A compact multi-degree-of-freedom piezoelectric motor with large travel capability.

This study introduces a novel multi-degree-of-freedom (MDOF) piezoelectric motor (PEM) for high precision and a 10 × 10 mm2 large travel range within a rigid and compact structure (33 × 33 × 30 mm3). The motor consists of four piezoelectric tubes (PTs) arranged and mounted parallel to each other to enable controlled movement along both the X and Y axes by using a sawtooth waveform with a time-delay control strategy. The design features a moving plate clamped between two upper and two lower sapphire balls, with the balls supported by CuBe springs, ensuring symmetric and precise movement.

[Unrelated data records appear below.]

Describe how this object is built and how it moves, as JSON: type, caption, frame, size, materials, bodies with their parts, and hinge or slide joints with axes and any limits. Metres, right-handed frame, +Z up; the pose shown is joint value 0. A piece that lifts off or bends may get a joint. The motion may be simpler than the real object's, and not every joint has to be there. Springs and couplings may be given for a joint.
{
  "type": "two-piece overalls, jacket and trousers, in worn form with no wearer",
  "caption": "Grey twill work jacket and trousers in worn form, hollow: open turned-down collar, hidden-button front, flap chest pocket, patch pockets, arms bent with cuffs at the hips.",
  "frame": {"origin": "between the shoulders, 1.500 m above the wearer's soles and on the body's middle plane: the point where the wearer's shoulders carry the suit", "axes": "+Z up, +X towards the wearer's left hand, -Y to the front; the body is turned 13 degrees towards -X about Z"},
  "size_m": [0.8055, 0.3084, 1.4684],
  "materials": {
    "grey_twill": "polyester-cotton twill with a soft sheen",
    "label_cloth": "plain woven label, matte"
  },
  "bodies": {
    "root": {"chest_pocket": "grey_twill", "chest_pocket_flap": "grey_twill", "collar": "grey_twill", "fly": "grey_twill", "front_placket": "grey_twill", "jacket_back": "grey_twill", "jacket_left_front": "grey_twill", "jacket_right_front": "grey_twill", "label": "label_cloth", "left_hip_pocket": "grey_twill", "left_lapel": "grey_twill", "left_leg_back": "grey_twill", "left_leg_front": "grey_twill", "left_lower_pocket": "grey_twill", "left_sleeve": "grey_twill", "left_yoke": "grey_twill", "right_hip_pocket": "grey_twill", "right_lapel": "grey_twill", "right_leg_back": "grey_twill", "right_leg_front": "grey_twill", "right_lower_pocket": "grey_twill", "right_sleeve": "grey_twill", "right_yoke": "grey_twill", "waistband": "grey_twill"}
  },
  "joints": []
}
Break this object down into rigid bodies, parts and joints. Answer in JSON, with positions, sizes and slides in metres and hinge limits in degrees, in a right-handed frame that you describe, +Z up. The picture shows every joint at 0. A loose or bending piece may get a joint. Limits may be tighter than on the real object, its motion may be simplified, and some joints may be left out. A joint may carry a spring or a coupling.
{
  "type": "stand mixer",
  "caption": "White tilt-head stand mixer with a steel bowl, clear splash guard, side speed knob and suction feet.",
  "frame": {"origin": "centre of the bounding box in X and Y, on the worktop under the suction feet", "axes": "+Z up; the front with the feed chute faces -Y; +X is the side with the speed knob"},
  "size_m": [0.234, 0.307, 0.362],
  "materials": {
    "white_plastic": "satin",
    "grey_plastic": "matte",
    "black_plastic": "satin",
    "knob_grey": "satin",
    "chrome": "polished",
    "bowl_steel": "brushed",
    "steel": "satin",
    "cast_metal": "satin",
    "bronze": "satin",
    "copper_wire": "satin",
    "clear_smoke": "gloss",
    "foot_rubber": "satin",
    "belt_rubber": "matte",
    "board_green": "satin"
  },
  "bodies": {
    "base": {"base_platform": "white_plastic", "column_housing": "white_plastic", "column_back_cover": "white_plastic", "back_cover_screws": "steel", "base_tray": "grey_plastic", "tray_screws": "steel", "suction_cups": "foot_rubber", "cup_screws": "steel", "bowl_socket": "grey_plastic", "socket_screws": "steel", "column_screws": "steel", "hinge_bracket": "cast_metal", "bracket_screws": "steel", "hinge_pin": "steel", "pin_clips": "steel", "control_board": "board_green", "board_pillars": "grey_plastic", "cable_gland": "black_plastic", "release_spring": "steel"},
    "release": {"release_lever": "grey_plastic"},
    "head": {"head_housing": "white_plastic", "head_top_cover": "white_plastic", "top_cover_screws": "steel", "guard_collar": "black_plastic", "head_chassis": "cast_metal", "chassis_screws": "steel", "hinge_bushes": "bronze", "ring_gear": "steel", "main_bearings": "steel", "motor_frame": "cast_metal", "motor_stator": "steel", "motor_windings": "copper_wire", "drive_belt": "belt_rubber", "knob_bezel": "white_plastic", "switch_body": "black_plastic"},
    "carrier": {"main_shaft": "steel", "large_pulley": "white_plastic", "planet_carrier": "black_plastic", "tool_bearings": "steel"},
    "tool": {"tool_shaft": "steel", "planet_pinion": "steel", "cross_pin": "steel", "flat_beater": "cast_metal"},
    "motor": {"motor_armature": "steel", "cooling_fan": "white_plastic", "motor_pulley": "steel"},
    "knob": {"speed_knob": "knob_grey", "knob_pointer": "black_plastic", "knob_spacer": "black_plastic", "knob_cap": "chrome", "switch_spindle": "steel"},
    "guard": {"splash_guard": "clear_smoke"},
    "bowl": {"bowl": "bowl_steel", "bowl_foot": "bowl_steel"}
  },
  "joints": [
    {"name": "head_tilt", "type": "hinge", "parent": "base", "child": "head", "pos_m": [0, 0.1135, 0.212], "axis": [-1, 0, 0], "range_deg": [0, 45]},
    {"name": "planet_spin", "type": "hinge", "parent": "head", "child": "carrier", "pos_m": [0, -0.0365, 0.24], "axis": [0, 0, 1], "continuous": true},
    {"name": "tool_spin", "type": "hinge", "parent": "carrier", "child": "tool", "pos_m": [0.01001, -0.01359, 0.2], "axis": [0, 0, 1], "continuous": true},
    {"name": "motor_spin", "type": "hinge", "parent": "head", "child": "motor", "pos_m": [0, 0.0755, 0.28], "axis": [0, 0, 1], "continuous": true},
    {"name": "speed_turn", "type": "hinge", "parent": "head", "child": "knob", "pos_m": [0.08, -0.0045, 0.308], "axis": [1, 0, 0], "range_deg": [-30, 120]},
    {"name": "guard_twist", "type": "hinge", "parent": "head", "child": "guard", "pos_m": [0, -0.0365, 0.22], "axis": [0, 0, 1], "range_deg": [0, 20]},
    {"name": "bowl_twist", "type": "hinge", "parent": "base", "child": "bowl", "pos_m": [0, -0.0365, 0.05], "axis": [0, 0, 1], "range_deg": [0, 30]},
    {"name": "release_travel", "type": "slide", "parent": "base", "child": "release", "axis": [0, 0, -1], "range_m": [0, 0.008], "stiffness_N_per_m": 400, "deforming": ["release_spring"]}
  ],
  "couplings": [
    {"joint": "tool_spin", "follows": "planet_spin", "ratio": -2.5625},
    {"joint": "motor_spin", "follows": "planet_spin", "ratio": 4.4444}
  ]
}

Applying individual driving signals to each PT induces bending deformation sequentially in the same direction, followed by simultaneous recovery to the original position, thereby enabling the movement of the moving plate. Experimental results demonstrated that the motor operated effectively at a signal frequency of 150 Hz, with a minimum driving voltage of 18 V required for detectable motion. The motor exhibited the capability to produce step sizes from 0.53 to 6.23 µm with a linear relationship between driving voltage (±30 to ±180 V) and step size, ensuring consistent performance. The hysteresis analysis revealed minimal energy loss, with hysteresis ratios of 5.2% on the X axis and 4.16% on the Y axis, indicating the motor's high precision and efficiency. Additionally, the motor sustained a load of 120 g while traversing a 10 × 10 mm2 area, and continuous operation for 12 h revealed no significant performance degradation. The compact and reliable design of this novel MDOF PEM holds potential for applications in confined spaces, such as small-bore superconducting magnets, enabling precise large-area atomic resolution imaging and magnetic property measurements.